After enjoying a spectacular run in FY10, the Indian benchmark indices ended the week on a flat note halting its seven-week winning streak. The Nifty and the Sensex although started off the week by hitting their respective 52-week highs, however, the surge showed some signs of slackening. Headwinds include inflation, an impending hike in interest rates. Monsoon will be crucial. The earnings and guidance from India Inc would be the closely watched in the ensuing weeks.

The Realty, Capital Goods and the Power stocks were in demand during the week; even small-cap stocks attracted buying interest. On the other hand, the IT stocks were among the top laggards as the rupee appreciated to its 52-week high of Rs44.88 as against the US dollar.

The FII continued to be net buyers in the Indian markets. They bought stocks to the tune of Rs40.46bn in the last four days. On the other hand, the DIIs were net seller to the tune of Rs7.55bn.

The BSE Sensex hit an intra-week high of 17,793 and low of 17,488 and the NSE Nifty hit an intra-week high of 5,329.5 and low of 5,235.

On Friday, The BSE Sensex advanced 164 points to end at 17,692 and NSE Nifty added 41 points to close at 5,291.

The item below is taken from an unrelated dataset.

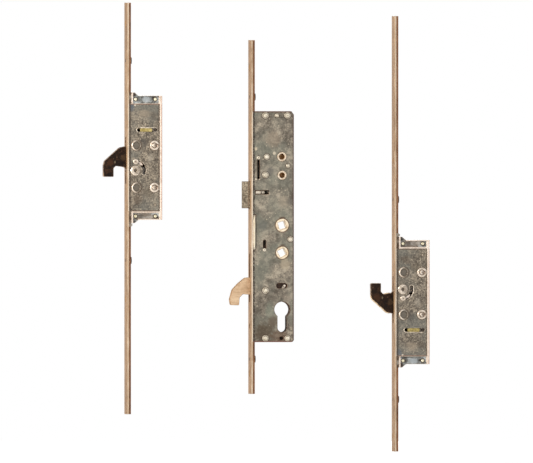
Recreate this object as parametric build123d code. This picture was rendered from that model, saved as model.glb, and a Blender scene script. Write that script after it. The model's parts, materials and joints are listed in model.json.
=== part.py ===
from build123d import *
import math
import os

# Multipoint door lock, shown as its three lengths side by side: the upper hook
# unit, the centre gearbox and the lower hook unit, which is the upper one upside down.
# Frame: origin on the cylinder axis at the middle of the case thickness, +X from the
# faceplate into the door, +Z up, -Y towards the cover plates. Millimetres.

# Strips and rails
FACE_T = 2.5
FACE_W = 20.0
STRIP_CHAMFER = 0.3
RAIL_T = 2.5
RAIL_GAP = 0.15
TRAVEL = 20.0
SCREW_HOLE_R = 2.3
SCREW_HEAD_R = 4.4
SCREW_HEAD_DEPTH = 1.6
STUD_R = 2.0
STUD_HEAD_R = 3.8
STUD_HEAD_T = 1.0

# Case layers, counted through the thickness
CASE_T = 15.0
PLATE_T = 1.5
HOOK_T = 6.6
SLIDE_T = 2.0
SLIDE_GAP = 0.4
SIDE_GAP = 0.3
RUN_GAP = 0.05
REST_GAP = 0.3
PIN_SUNK = 0.3
SLIDE_WEB = 1.8

# Centre case
BACKSET = 35.0
CASE_BACK = 12.9
CASE_TOP = 216.4
CASE_BOTTOM = -35.5
CORNER_CUT_X = 2.8
CORNER_CUT_Z = 3.6
CORNER_R = 3.0
CENTRE_STRIP_TOP = 294.0
CENTRE_STRIP_BOTTOM = -92.0

# Cylinder opening and its screw
CYLINDER_R = 8.6
CYLINDER_SLOT_W = 10.2
CYLINDER_HEIGHT = 33.2
CYLINDER_SCREW_Z = -18.3
CYLINDER_SCREW_R = 2.75
CAM_R = 15.3

# Spindle hubs
LOWER_HUB_Z = 62.0
HUB_PITCH = 30.0
SPINDLE = 8.1
UPPER_HUB_R = 7.3
LOWER_HUB_R = 6.9
HUB_DISC_R = 10.0
HUB_PROUD = 0.5
UPPER_SQUARE_TURN = 17.0
LOWER_SQUARE_TURN = 28.0
HUB_ARM_R = 14.0
HUB_NOSE_R = 2.4
HUB_ARM_W = 3.0

# Gears of one module
MODULE = 1.0
PRESSURE_ANGLE = 25.0
ADDENDUM = 0.8
DEDENDUM = 1.05
BACKLASH = 0.1
HUB_TEETH = 25
IDLER_TEETH = 9
GEAR_PIN_R = 1.5

# Latch
LATCH_Z = 125.2
LATCH_H = 29.4
LATCH_PROJECTION = 8.0
LATCH_TRAVEL = 8.0
LATCH_HEAD_W = 10.4
LATCH_HEAD_L = 9.6
LATCH_BODY_H = 26.5
LATCH_BODY_BACK = -18.7
LATCH_SLOT_Z = 128.0
LATCH_SLOT_H = 4.0
LATCH_RIB_IN = 3.1
LATCH_RIB_L = 6.4
LATCH_NOSE_FLAT = 0.35
LATCH_BEVEL = 0.75
TAIL_T = 3.0
SPRING_R = 2.3
SPRING_WIRE_R = 0.4
SPRING_TURNS = 7
STOP_X = -2.0
STOP_T = 3.0
STOP_H = 12.0

# Centre hook
HOOK_PIVOT_X = -18.4
HOOK_PIVOT_Z = 20.8
HOOK_PIVOT_R = 2.5
HOOK_HUB_R = 9.0
HOOK_SLOT_BELOW = 12.8
HOOK_SLOT_ABOVE = 40.2
PIVOT_HEAD_R = 3.6
CAM_PIN_R = 1.5
CAM_PIN_ORBIT = 9.5
CAM_PIN_LOBE_R = 3.2
CAM_CLEARANCE = 0.15
CAM_STEPS = 16
CENTRE_SWING = 96.0
CENTRE_PIN_START = 55.0

# Deadlock and key follower
LOCK_TRAVEL = 9.0
FOLLOWER_TRAVEL = 6.0
LOCK_PLATE_T = 0.9
LOCK_PIN_R = 1.4
LOCK_PIN_X = -19.4
LOCK_PIN_Z = 65.2
FOLLOWER_PIN_X = 2.5
FOLLOWER_PIN_Z = 26.0
FOLLOWER_W = 8.0
FOLLOWER_WINDOW_R = 2.7
LUG_L = 4.0
LUG_H = 7.0

# Reversing pinion and lower rail
PINION_X = -19.3
PINION_Z = -8.0
LOWER_RAIL_TOP = -18.0

# Rivets
RIVET_SHANK_R = 2.0
RIVET_HEAD_T = 0.8
HEAD_ROUND = 0.6
BUSH_BORE_TOP = 3.2
BUSH_BORE_LOW = 3.05
BUSH_WALL = 1.1
BUSH_FLANGE = 1.8
BUSH_FLANGE_T = 0.5
BUSH_FLOOR = 1.0

# Hook units, measured from the front of the strip and up from the hook pivot
UNIT_PIVOT_X = 9.8
UNIT_PIVOT_R = 3.2
UNIT_PIVOT_HOLE_R = 1.6
UNIT_PIVOT_DEPTH = 8.0
UNIT_PIVOT_HEAD_R = 5.4
UNIT_SWING = 90.0
UNIT_PIN_START = 50.0
UNIT_GUIDE_ORBIT = 9.8
UNIT_GUIDE_START = 88.0
UNIT_GUIDE_R = 1.8
ARC_BEFORE = 2.0
ARC_PAST = 13.0
COVER_FRONT = 3.3
COVER_BACK = 36.5
COVER_TOP = 73.0
COVER_BOTTOM = -44.3
HOUSING_BACK = 39.5
COVER_FIT = 0.2
HOUSING_ROUND = 1.3
BRACKET_TOP = 81.7
BRACKET_BOTTOM = -53.7
BRACKET_RECESS = 2.4
BRACKET_RIM = 1.6
BRACKET_RIVET_R = 1.8
BRACKET_RIVET_IN = 3.9
BRACKET_RIVET_X = (10.3, 32.0)
END_WALL = 1.5
RIM_SUNK = 0.3
FOOT_TOP = 85.4
FOOT_BOTTOM = -61.2
FOOT_L = 2.9
FOOT_TAB = 1.9
HORN_TIP = 2.0
HORN_BASE = 6.5
WINDOW_Z = 44.4
WINDOW_FRONT = 11.4
WINDOW_BACK = 34.0
WINDOW_H = 4.2
SHOE_X = 21.8
SHOE_L = 13.2
SHOE_TRAVEL = 5.0
BOSS_R = 5.3
BOSS_RIM = 1.2
BOSS_PROUD = 0.6
BOSS_X = (10.8, 30.8)
BOSS_Z = (27.5, -18.5)
BOSS_SHANK_R = 2.4
COVER_RIVET_R = 4.9
SHOE_SLOT_WEB = 1.6
UNIT_SLOT_TOP = 36.5
UNIT_SLOT_BOTTOM = -14.3
UNIT_HUB_R = 7.4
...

Market breadth was in favour of the bulls, out of total 2889 stocks, 2,208 advanced against declines of 610 and 71 stocks remained unchanged.

In Asia, the Nikkei in Japan ended higher by 1.4%, Australia's S&P/ASX also gained 0.6%. Shanghai SE Composite rose 1.2% and Hang Seng index in Hong Kong was up 1.4%.

In Europe, stocks were trading with a positive bias. The DAX in Germany was up 0.9%, the CAC 40 index in France was up 1.2% and the FTSE in the UK was up 0.9%.

Coming back to India, among the BSE sectoral indices, the BSE IT index was top gainer, the index rose 2.2%, followed by BSE Consumer Durables index up 1.5% and Metal index up 1.4%.

Among the top losers were, BSE FMCG index was down 0.3% and the BSE Auto index was down 0.1%.

Outside the frontline indices, the big gainers in the broader market were P&G, Godrej Ind, Crompton Greaves, Max India and Biocon. On the other hand, losers included Mundra Port, Balrampur Chini, Renuka Sugar and Tata Chem.